A Diretoria-Geral do Senado informou também que já tomou uma série de medidas que impedem o uso da cota área dos senadores por parentes.

Por meio de sua assessoria de imprensa, o diretor-geral Haroldo Tajra informou que o prosseguimento das investigações ficará sob o comando do Controle Interno, que vai definir a necessidade do ressarcimento aos cofres públicos.

Até o fechamento desta edição, o ministro Hélio Costa (Comunicações) não havia respondido.

Câmara livra acusados de vender bilhetes

Após mais de dois meses de investigações, a comissão de sindicância formada pela Corregedoria da Câmara decidiu livrar todos os deputados acusados de uso indevido de passagens aéreas.

Apenas o caso de Paulo Roberto (PTB-RS) deve ser enviado ao Conselho de Ética, mas por uma outra suspeita: a de ficar com parte dos salários de seus servidores.

Investigado inicialmente pelo esquema das passagens, o caso dele teve uma reviravolta com depoimentos de funcionários. As acusações são de que ele teria contratado, por um salário alto, um ex-ambulante sem condições de exercer uma função. O intuito seria ficar com parte de seus vencimentos. Teria ocorrido o mesmo com dois filhos de seu ex-chefe de gabinete Luiz Nogueira.

Paulo Roberto não foi localizado. Anteriormente, ele havia atribuído as acusações a vingança de seu ex-funcionário, exonerado em 2008.

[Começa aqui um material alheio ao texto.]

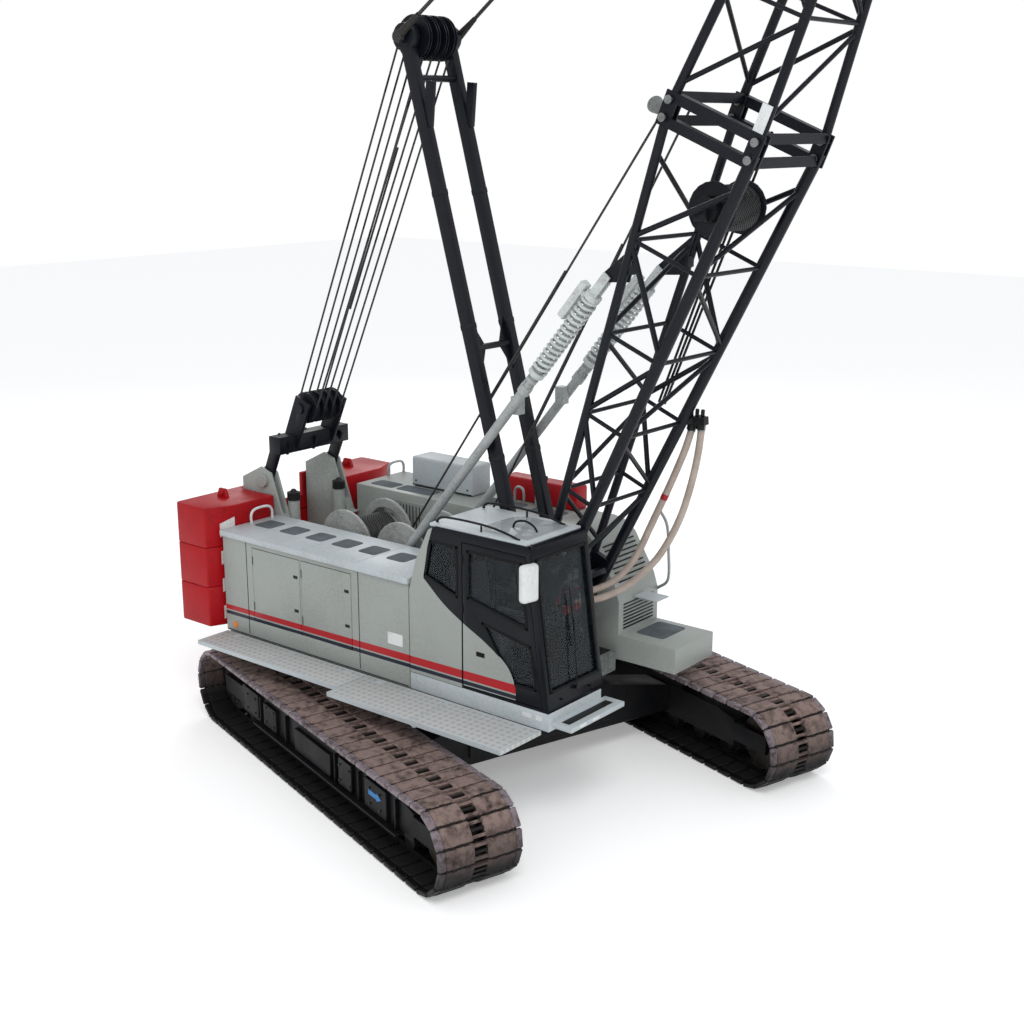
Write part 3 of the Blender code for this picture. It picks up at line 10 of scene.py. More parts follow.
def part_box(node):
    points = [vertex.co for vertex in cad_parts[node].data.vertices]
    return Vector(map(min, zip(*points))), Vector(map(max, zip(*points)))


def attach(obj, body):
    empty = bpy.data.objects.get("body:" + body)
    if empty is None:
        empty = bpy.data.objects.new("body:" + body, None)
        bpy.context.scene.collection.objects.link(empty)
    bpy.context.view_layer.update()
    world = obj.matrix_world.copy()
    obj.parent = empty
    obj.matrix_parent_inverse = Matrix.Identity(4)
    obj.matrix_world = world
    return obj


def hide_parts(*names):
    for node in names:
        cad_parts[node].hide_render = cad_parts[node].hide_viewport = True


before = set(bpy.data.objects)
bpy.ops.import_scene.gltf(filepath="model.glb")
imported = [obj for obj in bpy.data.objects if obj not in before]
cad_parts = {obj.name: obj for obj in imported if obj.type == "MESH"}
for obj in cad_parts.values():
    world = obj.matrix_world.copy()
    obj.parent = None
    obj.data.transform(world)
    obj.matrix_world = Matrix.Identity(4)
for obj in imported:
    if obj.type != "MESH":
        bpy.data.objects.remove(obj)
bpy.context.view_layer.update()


# ---------------------------------------------------------------- studio floor, light and camera
# A pale matt floor under soft light from all round, with one broad lamp from the front left.
# The camera stands ahead of the cab side and looks down on the machine.
def linear(colour):
    """A linear colour with alpha from an sRGB hex value."""
    parts = [int(colour[i : i + 2], 16) / 255 for i in (0, 2, 4)]
    return (*[p / 12.92 if p <= 0.04045 else ((p + 0.055) / 1.055) ** 2.4 for p in parts], 1.0)


def add_node(tree, kind, settings=None, links=None):
    """Adds a node: settings name its sockets or its options, links name the sockets fed by others."""
    node = tree.nodes.new(kind)
    for key, value in (settings or {}).items():
        if isinstance(key, int) or key in node.inputs:
            node.inputs[key].default_value = value
        else:
            setattr(node, key, value)
    for key, source in (links or {}).items():
        tree.links.new(source, node.inputs[key])
    return node


def bare_material(name):
    """A named material with its shader, ready for its own nodes."""
    material = bpy.data.materials.new(name)
    material.use_nodes = True
    return material, material.node_tree, material.node_tree.nodes["Principled BSDF"]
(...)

Já o processo contra o deputado Eugênio Rabelo (PP-CE) será arquivado. O relator Mendes Ribeiro Filho (PMDB-RS) entendeu que o colega provou não ter responsabilidade pelo mau uso das passagens e que o esquema era feito pelos servidores.

Outros quatro congressistas foram investigados. Dois processos já foram arquivados e os outros dois devem seguir o mesmo rumo.